___ Given information ___

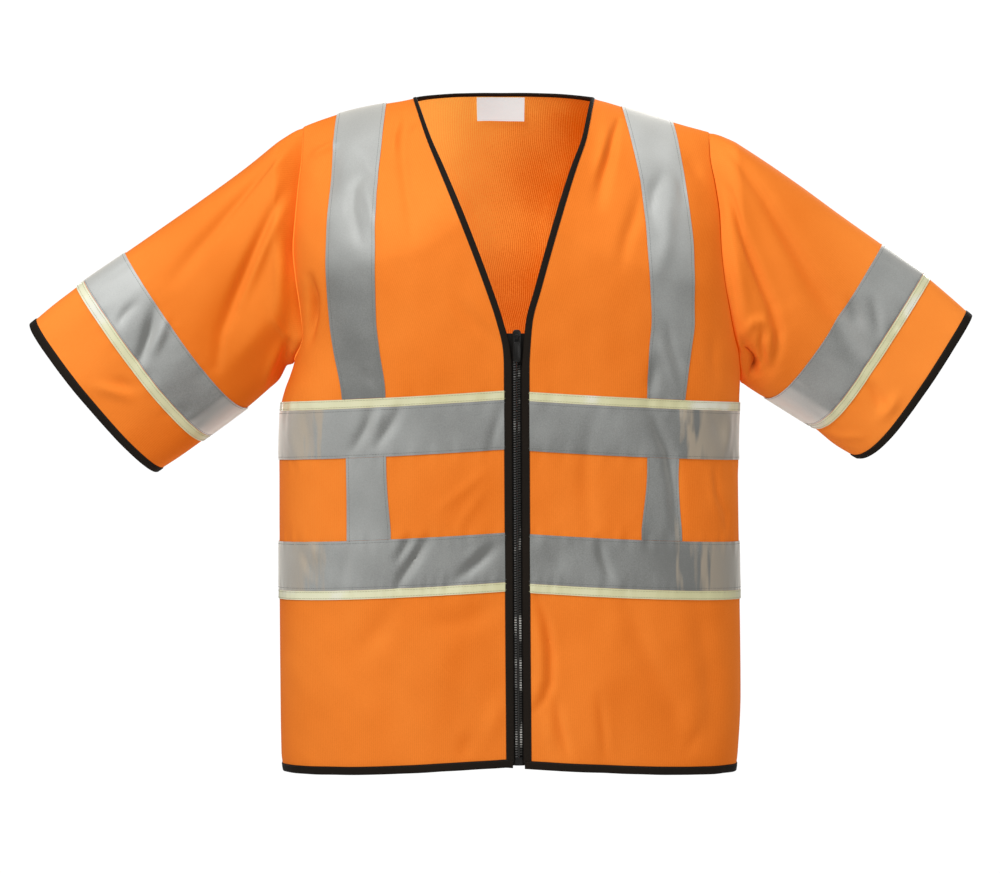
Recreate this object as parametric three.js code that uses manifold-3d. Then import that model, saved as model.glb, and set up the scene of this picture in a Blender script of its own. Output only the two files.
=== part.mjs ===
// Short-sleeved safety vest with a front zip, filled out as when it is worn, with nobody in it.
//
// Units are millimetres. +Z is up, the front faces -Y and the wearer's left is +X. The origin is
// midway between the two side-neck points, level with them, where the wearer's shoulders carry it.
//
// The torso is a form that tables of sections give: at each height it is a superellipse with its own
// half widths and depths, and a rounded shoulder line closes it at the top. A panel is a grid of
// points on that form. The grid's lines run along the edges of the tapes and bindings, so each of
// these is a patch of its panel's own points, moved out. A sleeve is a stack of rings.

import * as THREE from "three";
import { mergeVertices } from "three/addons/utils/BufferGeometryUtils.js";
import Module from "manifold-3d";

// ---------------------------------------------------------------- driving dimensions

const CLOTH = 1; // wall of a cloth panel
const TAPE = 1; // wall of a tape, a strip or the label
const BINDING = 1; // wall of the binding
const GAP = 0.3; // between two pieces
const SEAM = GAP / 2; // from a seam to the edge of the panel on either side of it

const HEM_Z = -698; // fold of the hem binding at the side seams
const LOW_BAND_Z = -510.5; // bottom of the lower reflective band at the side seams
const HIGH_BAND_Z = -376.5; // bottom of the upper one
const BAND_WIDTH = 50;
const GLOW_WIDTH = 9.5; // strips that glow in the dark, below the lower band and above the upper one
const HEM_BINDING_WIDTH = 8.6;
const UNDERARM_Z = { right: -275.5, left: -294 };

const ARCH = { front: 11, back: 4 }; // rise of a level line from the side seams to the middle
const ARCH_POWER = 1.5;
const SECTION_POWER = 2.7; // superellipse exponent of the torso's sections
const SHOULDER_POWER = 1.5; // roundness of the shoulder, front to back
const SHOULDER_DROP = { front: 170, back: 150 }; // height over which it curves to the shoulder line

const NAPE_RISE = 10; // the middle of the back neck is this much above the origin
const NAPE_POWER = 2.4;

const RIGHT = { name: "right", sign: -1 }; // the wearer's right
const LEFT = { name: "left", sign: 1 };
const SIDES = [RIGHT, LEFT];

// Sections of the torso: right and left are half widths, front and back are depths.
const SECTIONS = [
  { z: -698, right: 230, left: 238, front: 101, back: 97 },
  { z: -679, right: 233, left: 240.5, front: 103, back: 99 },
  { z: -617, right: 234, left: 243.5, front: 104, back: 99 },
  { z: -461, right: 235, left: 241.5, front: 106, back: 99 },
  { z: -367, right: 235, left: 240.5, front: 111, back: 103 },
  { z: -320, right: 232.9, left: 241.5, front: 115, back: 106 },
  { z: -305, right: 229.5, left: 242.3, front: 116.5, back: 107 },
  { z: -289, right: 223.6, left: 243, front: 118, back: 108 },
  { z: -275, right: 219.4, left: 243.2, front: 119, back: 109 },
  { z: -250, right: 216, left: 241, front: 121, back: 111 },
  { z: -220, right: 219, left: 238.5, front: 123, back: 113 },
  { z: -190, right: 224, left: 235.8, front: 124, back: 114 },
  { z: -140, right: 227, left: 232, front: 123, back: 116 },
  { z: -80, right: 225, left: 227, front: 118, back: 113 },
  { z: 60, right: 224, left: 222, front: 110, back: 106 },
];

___
___ Given information ___

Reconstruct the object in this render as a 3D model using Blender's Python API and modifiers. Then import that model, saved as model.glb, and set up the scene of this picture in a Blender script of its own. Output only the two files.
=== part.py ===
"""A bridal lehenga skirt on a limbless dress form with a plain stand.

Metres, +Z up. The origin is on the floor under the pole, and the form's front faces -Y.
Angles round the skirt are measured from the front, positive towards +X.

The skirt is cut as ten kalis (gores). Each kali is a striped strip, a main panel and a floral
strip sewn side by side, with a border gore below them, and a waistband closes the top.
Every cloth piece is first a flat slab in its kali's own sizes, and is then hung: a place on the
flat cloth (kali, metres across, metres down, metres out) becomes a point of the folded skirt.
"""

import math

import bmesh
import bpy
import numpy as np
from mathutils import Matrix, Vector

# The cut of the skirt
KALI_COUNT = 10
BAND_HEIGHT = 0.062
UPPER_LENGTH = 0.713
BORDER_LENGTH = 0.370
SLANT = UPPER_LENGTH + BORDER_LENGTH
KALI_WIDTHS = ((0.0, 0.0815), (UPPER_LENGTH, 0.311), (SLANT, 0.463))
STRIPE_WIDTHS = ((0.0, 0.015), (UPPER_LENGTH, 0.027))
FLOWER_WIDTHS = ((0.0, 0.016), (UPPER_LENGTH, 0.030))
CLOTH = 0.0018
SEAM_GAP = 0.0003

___

Transcribe word for word the lines from the one holding "Recreate this object" through the one holding "-275.5, left: -294". Include both, and add nothing.

Recreate this object as parametric three.js code that uses manifold-3d. Then import that model, saved as model.glb, and set up the scene of this picture in a Blender script of its own. Output only the two files.
=== part.mjs ===
// Short-sleeved safety vest with a front zip, filled out as when it is worn, with nobody in it.
//
// Units are millimetres. +Z is up, the front faces -Y and the wearer's left is +X. The origin is
// midway between the two side-neck points, level with them, where the wearer's shoulders carry it.
//
// The torso is a form that tables of sections give: at each height it is a superellipse with its own
// half widths and depths, and a rounded shoulder line closes it at the top. A panel is a grid of
// points on that form. The grid's lines run along the edges of the tapes and bindings, so each of
// these is a patch of its panel's own points, moved out. A sleeve is a stack of rings.

import * as THREE from "three";
import { mergeVertices } from "three/addons/utils/BufferGeometryUtils.js";
import Module from "manifold-3d";

// ---------------------------------------------------------------- driving dimensions

const CLOTH = 1; // wall of a cloth panel
const TAPE = 1; // wall of a tape, a strip or the label
const BINDING = 1; // wall of the binding
const GAP = 0.3; // between two pieces
const SEAM = GAP / 2; // from a seam to the edge of the panel on either side of it

const HEM_Z = -698; // fold of the hem binding at the side seams
const LOW_BAND_Z = -510.5; // bottom of the lower reflective band at the side seams
const HIGH_BAND_Z = -376.5; // bottom of the upper one
const BAND_WIDTH = 50;
const GLOW_WIDTH = 9.5; // strips that glow in the dark, below the lower band and above the upper one
const HEM_BINDING_WIDTH = 8.6;
const UNDERARM_Z = { right: -275.5, left: -294 };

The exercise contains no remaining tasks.